• **Exercise instructions**:
For the listing that follows, give again exactly the lines from the one with "make_shell(materials)" to the one with "its creases, seams", including both.

___ Information shown

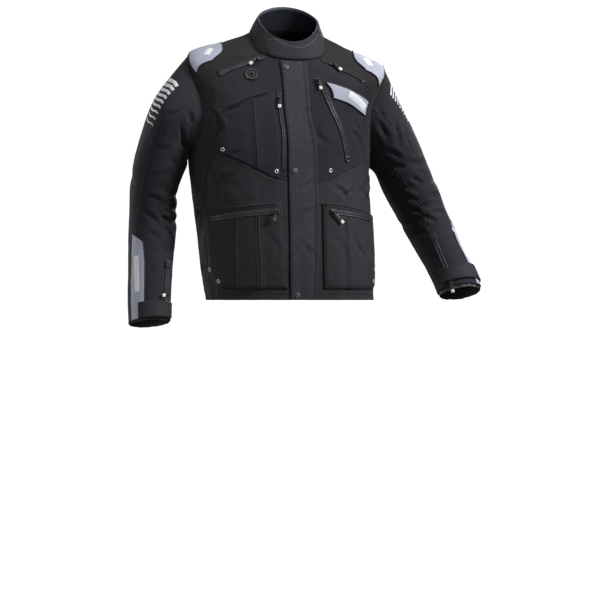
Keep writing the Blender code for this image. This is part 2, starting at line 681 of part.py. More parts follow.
def make_sleeves(materials):
    """Each sleeve in three cuts: the outside, the front and the gusset under the arm and elbow."""
    steps = np.concatenate([np.linspace(first, first + 1, rows + 1)[:-1]
                            for first, rows in enumerate(ROWS_IN_STEP)] + [[len(ROWS_IN_STEP)]])
    row, front, back = np.array(GUSSET, float).T
    front, back = np.interp(steps, row, front)[:, None], np.interp(steps, row, back)[:, None]
    row, long = np.array(LONG_SEAM, float).T
    long = np.interp(steps, row, long)[:, None]
    arcs = [np.linspace(start, end, faces + 1)[:-1] + (360 if end <= 150 else 0)
            for faces, start, end in (ARMHOLE_ARCS[arc] for arc in ("front", "top", "back", "underarm back"))]
    around = np.concatenate([*arcs, [510]])
    under = np.linspace(150, 225, ARMHOLE_ARCS["underarm"][0] + 1)
    # each cut: its columns at the armhole, its two seams down the sleeve, and its cloth
    cuts = {
        "sleeve_outer": (around[around >= LONG_SEAM[0][1]], long, back + 360, "softshell"),
        "sleeve_front": (around[around <= LONG_SEAM[0][1]], front, long, "softshell"),
        "sleeve_gusset": (under, back, front, "stretch"),
    }
    for name in SLEEVES:
        for part, (columns, start, end, cloth) in cuts.items():
            share = (columns - columns[0]) / (columns[-1] - columns[0])
            degrees = start + share * (end - start)
            grid = np.stack([degrees, steps[:, None] + 0 * degrees], -1)
            make_panel(f"{part}_{name}", on_sleeve(name), grid, materials[cloth], gap=2 * SEAM_GAP)


def make_collar(materials):
    """A stand collar open in front, its lining, and the tab that closes it over the throat."""
    half = joined(seam("neck front"), seam("neck side"), seam("neck back side"), seam("neck back"))[:, 0]
    turns = np.concatenate([half, 4 - half[-2::-1]])
    rises = np.linspace(0, 2, 4)[:, None]
    grid = np.stack(np.broadcast_arrays(turns[None], rises), -1)
    make_panel("collar", on_collar, grid, materials["ripstop"], -DOUBLE / 2, DOUBLE / 2)
    rises = np.linspace(0.3, 1.94, 4)[:, None]
    grid = np.stack(np.broadcast_arrays(turns[None, ::2], rises), -1)
    make_panel("collar_lining", on_collar, grid, materials["lining"],
               -DOUBLE / 2 - LIFT - LINING, -DOUBLE / 2 - LIFT)
    turn, lower, upper = np.array(TAB, float).T
    ends = curve(np.stack([turn, lower], -1), 14), curve(np.stack([turn, upper], -1), 14)
    share = np.linspace(0, 1, 4)[:, None, None]
    make_overlay("collar_tab", on_collar, ends[0] * (1 - share) + ends[1] * share, materials["ripstop"],
                 DOUBLE / 2 + LIFT, DOUBLE)


def make_storm_flap(materials):
    level, right, left = smooth_row(np.array(FLAP, float), np.linspace(0, len(FLAP) - 1, FLAP_ROWS + 1)).T
    share = np.linspace(0, 1, 4)
    turns = right[:, None] * (1 - share) + left[:, None] * share
    grid = np.stack([turns, level[:, None] + 0 * turns], -1)
    make_overlay("storm_flap", on_body, grid, materials["ripstop"], ON_SHELL, DOUBLE)
    for name, place in SNAPS.items():
        snap = make_ring(f"snap_{name}", SNAP_RADIUS, 0, SNAP_HEIGHT, materials["snap"])
        snap.matrix_world = frame_on(on_body, *place, ON_FLAP)


def bumps(across, pleats):
    """Box pleats: flat on top, with sloping sides."""
    raised = np.zeros(np.shape(across))
    for at, half, height in pleats:
        raised = np.maximum(raised, height * np.clip((1 - np.abs(np.abs(across) - at) / half) * 3, 0, 1))
    return raised


def pleat_shares(top, pleats, faces):
    """Where a pocket's columns go: evenly, and at each edge of its pleats."""
    start, end = top[0][0], top[-1][0]
    edges = [at + half * part for at, half, height in pleats for part in (-1, -0.6, 0.6, 1)]
    edges = np.array([(edge - start) / (end - start) for edge in edges])
    even = np.linspace(0, 1, faces + 1)
    if len(edges):
        clear = np.abs(even[:, None] - edges).min(-1) > 0.4 / faces
        clear[[0, -1]] = True
        even = even[clear]
    return np.sort(np.concatenate([even, edges]))


def pocket_grid(side, pocket, shares, rows):
    """A pocket's grid: its columns at the given shares of its top and bottom edges."""
    def line(name):
        points = curve(pocket[name], 60)
        return np.stack([np.interp(shares, np.linspace(0, 1, 61), points[:, k]) for k in (0, 1)], -1)

    top, bottom = line("top"), line("bottom")
    start = curve((bottom[0], top[0]), rows)
    end = curve(pocket.get("outer", (bottom[-1], top[-1])), rows)
    return patch(bottom, top, start, end) * (side, 1)


def make_pockets(materials):
    grid = pocket_grid(-1, CHEST_POCKET, pleat_shares(CHEST_POCKET["top"], CHEST_PLEATS, 7), 11)
    below = np.linspace(0, 1, 12)[:, None]
    raised = bumps(grid[..., 0], CHEST_PLEATS) * np.clip((1 - below) * 6, 0, 1)
    make_overlay("chest_pocket_right", on_body, grid, materials["softshell"], ON_SHELL, SHELL, raised)
    for name, side in (("right", -1), ("left", 1)):
        shares = pleat_shares(LOWER_POCKET["top"], POCKET_PLEATS[name], 9)
        grid = pocket_grid(side, LOWER_POCKET, shares, 10)
        below = np.linspace(0, 1, 11)[:, None]
        raised = bumps(grid[..., 0], POCKET_PLEATS[name]) * np.clip((0.75 - below) * 8, 0, 1)
        make_overlay(f"pocket_{name}", on_body, grid, materials["ripstop"], ON_CURVE, POCKET_DEPTH, raised)


def make_patches(materials):
    """The light patches, the cuff straps and the cable port."""
    lower, upper = curve(CHEST_PATCH["lower"], 7), curve(CHEST_PATCH["upper"], 7)
    chest = patch(lower, upper, curve((lower[0], upper[0]), 3), curve((lower[-1], upper[-1]), 3))
    make_overlay("chest_patch_left", on_body, chest, materials["light"], ON_CURVE, PATCH)
    for name, side in (("right", -1), ("left", 1)):
        lower, upper = curve(SHOULDER_PATCH["armhole"], 10), curve(SHOULDER_PATCH["neck"], 10)
        shoulder = patch(lower, upper, curve((lower[0], upper[0]), 6), curve((lower[-1], upper[-1]), 6))
        shoulder = shoulder * (side, 1)
        make_overlay(f"shoulder_patch_{name}", on_body, shoulder, materials["light"], ON_CURVE, PATCH)
        edges = FOREARM_PATCH[name]
        top, bottom = curve(edges["top"], 4), curve(edges["bottom"], 4)
        forearm = patch(top, bottom, curve(edges["inner"], 10), curve((top[-1], bottom[-1]), 10))
        make_overlay(f"forearm_patch_{name}", on_sleeve(name), forearm, materials["light"], ON_SHELL, PATCH)
        upper, lower = curve(CUFF_STRAP[name]["upper"], 9), curve(CUFF_STRAP[name]["lower"], 9)
        strap = patch(lower, upper, curve((lower[0], upper[0]), 3), curve((lower[-1], upper[-1]), 3))
        make_overlay(f"cuff_strap_{name}", on_sleeve(name), strap, materials["ripstop"],
                     ON_SLEEVE + TAPE + 2 * LIFT, DOUBLE)
    port = make_ring("cable_port", PORT_RADIUS, PORT_HOLE, PORT_HEIGHT, materials["rubber"])
    port.matrix_world = frame_on(on_body, *PORT, ON_SHELL)


def zip_surface(lies):
    """The surface a zip is sewn to, and its height above the middle of that cloth."""
    if lies.startswith("sleeve"):
        return on_sleeve(lies.split()[1]), ON_SLEEVE
    return on_body, ON_POCKET if lies == "pocket" else ON_SHELL


def make_slider(name, frame, run, material):
    """A plate along the tape, joined with an arch whose bar lies across the pull."""
    plate = bmesh.new()
    bmesh.ops.create_cube(plate, size=1)
    bmesh.ops.scale(plate, vec=[size * MM for size in PLATE], verts=plate.verts)
    bmesh.ops.translate(plate, vec=(0, 0, PLATE[2] / 2 * MM), verts=plate.verts)
    corners = [edge for edge in plate.edges if abs(edge.verts[0].co.z - edge.verts[1].co.z) > MM]
    bmesh.ops.bevel(plate, geom=corners, offset=PLATE_CORNER * MM, segments=2, profile=0.5,
                    affect="EDGES", material=-1)
    bmesh.ops.rotate(plate, verts=plate.verts, matrix=Matrix.Rotation(run, 3, "Z"))
    slider = make_object(name, plate, material)
    slider.matrix_world = frame
    arch = bmesh.new()
    outside, inside = ARCH_WIDTH / 2, ARCH_CLEAR / 2
    low, under = PLATE[2] - 0.5, PLATE[2] + ARCH_RISE
    outline = ((-outside, low), (-outside, under + ARCH_BAR), (outside, under + ARCH_BAR), (outside, low),
               (inside, low), (inside, under), (-inside, under), (-inside, low))
    face = arch.faces.new([arch.verts.new((x * MM, -ARCH_BAR / 2 * MM, z * MM)) for x, z in outline])
    new = bmesh.ops.extrude_face_region(arch, geom=[face])["geom"]
    bmesh.ops.translate(arch, verts=[v for v in new if isinstance(v, bmesh.types.BMVert)],
                        vec=(0, ARCH_BAR * MM, 0))
    tool = make_object(name + "_arch", arch, material)
    tool.matrix_world = frame
    tool.hide_render = True
    tool.display_type = "WIRE"
    joint = slider.modifiers.new("arch", "BOOLEAN")
    joint.operation = "UNION"
    joint.object = tool


def make_pull(name, frame, length, material):
    """A pull whose eye turns on the slider's bar: a ring, with one face drawn out into the grip."""
    pull = bmesh.new()
    bmesh.ops.create_circle(pull, segments=12, radius=EYE_OUTER * MM)
    bmesh.ops.create_circle(pull, segments=12, radius=EYE_INNER * MM)
    bmesh.ops.bridge_loops(pull, edges=pull.edges[:])
    new = bmesh.ops.extrude_face_region(pull, geom=pull.faces[:])["geom"]
    bmesh.ops.translate(pull, verts=[v for v in new if isinstance(v, bmesh.types.BMVert)],
                        vec=(0, 0, EYE_WIDTH * MM))
    bmesh.ops.translate(pull, verts=pull.verts, vec=(0, 0, -EYE_WIDTH / 2 * MM))
    bmesh.ops.rotate(pull, verts=pull.verts, matrix=Matrix.Rotation(math.radians(15), 3, "Z"))
    bmesh.ops.rotate(pull, verts=pull.verts, matrix=Matrix.Rotation(math.radians(90), 3, "Y"))
    bmesh.ops.recalc_face_normals(pull, faces=pull.faces)
    pull.faces.ensure_lookup_table()
    end = min(pull.faces, key=lambda face: face.calc_center_median().y)
    steps = ((NECK_LENGTH, 1, 1), (NECK_SLOPE, GRIP_WIDTH / EYE_WIDTH, GRIP_SWELL),
             (length - NECK_LENGTH - NECK_SLOPE - EYE_OUTER, 1, 1))
    for run, wider, thicker in steps:
        new = bmesh.ops.extrude_face_region(pull, geom=[end, *end.edges])["geom"]
        end = next(item for item in new if isinstance(item, bmesh.types.BMFace))
        bmesh.ops.translate(pull, verts=end.verts, vec=(0, -run * MM, 0))
        centre = end.calc_center_median()
        bmesh.ops.scale(pull, verts=end.verts, vec=(wider, 1, thicker), space=Matrix.Translation(-centre))
    piece = make_object(name, pull, material)
    plumb = math.atan2(frame[2][2], frame[2][1])  # where it hangs free, if it isn't on the cloth first
    piece.matrix_world = frame @ Matrix.Rotation(min(math.radians(PULL_TILT), plumb), 4, "X")


def make_zips(materials):
    """Each zip's tape, its slider where the photo shows it, and the pull that hangs on the slider."""
    for name, numbers in ZIPS.items():
        row = dict(zip(ZIP_COLUMNS, numbers))
        at_slider = row["slider"] * ZIP_FACES
        surface, base = zip_surface(row["lies"])
        run = curve(row["path"], ZIP_FACES)
        points, away = surface(run[:, 0], run[:, 1])
        along = unit(np.gradient(points, axis=0))
        beside = unit(np.cross(away, along)) * row["width"] / 2
        grid = np.stack([points - beside, points + beside], 1)
        lift = unit(away)[:, None]
        make_wall(f"zip_{name}", grid + lift * base, grid + lift * (base + TAPE), materials["tape"])
        place = smooth_row(run, at_slider)
        frame = frame_on(surface, *place, base + TAPE + SEAM_GAP, row["heading"])
        turned = frame.to_3x3().inverted() @ Vector(smooth_row(along, at_slider))
        make_slider(f"slider_{name}", frame, math.atan2(-turned.x, turned.y), materials["slider"])
        hinge = frame @ Matrix.Translation((0, 0, (PLATE[2] + ARCH_RISE + ARCH_BAR / 2) * MM))
        make_pull(f"pull_{name}", hinge, row["pull"], materials["pull"])


def main():
    for old in list(bpy.data.objects):
        bpy.data.objects.remove(old)
    materials = {
        "softshell": make_material("softshell", (0.030, 0.027, 0.035), 0.75),
        "ripstop": make_material("ripstop", (0.040, 0.040, 0.044), 0.7),
        "stretch": make_material("stretch", (0.028, 0.024, 0.021), 0.85),
        "lining": make_material("lining", (0.075, 0.085, 0.105), 0.9),
        "light": make_material("light_cloth", (0.47, 0.47, 0.58), 0.65),
        "tape": make_material("zip_tape", (0.055, 0.068, 0.075), 0.45),
        "rubber": make_material("rubber", (0.035, 0.035, 0.038), 0.6),
        "snap": make_material("snap_metal", (0.16, 0.16, 0.17), 0.35, 0.9),
        "slider": make_material("slider_metal", (0.05, 0.05, 0.055), 0.35, 0.8),
        "pull": make_material("pull_plastic", (0.05, 0.05, 0.055), 0.5),
    }
    make_shell(materials)
    make_sleeves(materials)
    make_collar(materials)
    make_storm_flap(materials)
    make_pockets(materials)
    make_patches(materials)
    make_zips(materials)


if __name__ == "__main__":
    main()
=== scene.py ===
"""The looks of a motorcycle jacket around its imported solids: every cut panel as a thin sheet with
its creases, seams and weave, and the zips, snaps, port, bars, bindings and stitching sewn on it.

Millimetres in the tables, metres in the scene. The jacket faces -Y, and its origin is the middle
of the neck seam. "Left" and "right" are the wearer's.

A place on the body cloth is (turn, level): turn 0 is the centre front, 1 the left side, 2 the
centre back and -1 the right side; level 0 is the hem and 9 the neck seam. A place on a sleeve is
(degree, step): degree 0 is the outside, 90 the back, 180 the inside and 270 the front, and step
runs from 0 at the armhole to 8 at the cuff.
"""

import math
from functools import partial

import bmesh
import bpy
import numpy as np
from mathutils import Matrix, Vector


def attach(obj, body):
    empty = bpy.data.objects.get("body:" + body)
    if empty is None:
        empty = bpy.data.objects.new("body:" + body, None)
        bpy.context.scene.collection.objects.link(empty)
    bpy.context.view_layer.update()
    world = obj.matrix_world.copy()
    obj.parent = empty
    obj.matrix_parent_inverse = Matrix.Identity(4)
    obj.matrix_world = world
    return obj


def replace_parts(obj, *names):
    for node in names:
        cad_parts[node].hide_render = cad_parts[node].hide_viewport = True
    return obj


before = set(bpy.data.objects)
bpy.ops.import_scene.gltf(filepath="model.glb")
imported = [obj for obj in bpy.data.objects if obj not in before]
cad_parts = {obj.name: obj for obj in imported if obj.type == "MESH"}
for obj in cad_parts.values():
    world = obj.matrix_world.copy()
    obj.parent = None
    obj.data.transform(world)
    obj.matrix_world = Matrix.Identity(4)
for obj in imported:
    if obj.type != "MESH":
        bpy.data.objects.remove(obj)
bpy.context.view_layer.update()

MM = 0.001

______

• **Response to the exercise**:
    make_shell(materials)
    make_sleeves(materials)
    make_collar(materials)
    make_storm_flap(materials)
    make_pockets(materials)
    make_patches(materials)
    make_zips(materials)


if __name__ == "__main__":
    main()
=== scene.py ===
"""The looks of a motorcycle jacket around its imported solids: every cut panel as a thin sheet with
its creases, seams and weave, and the zips, snaps, port, bars, bindings and stitching sewn on it.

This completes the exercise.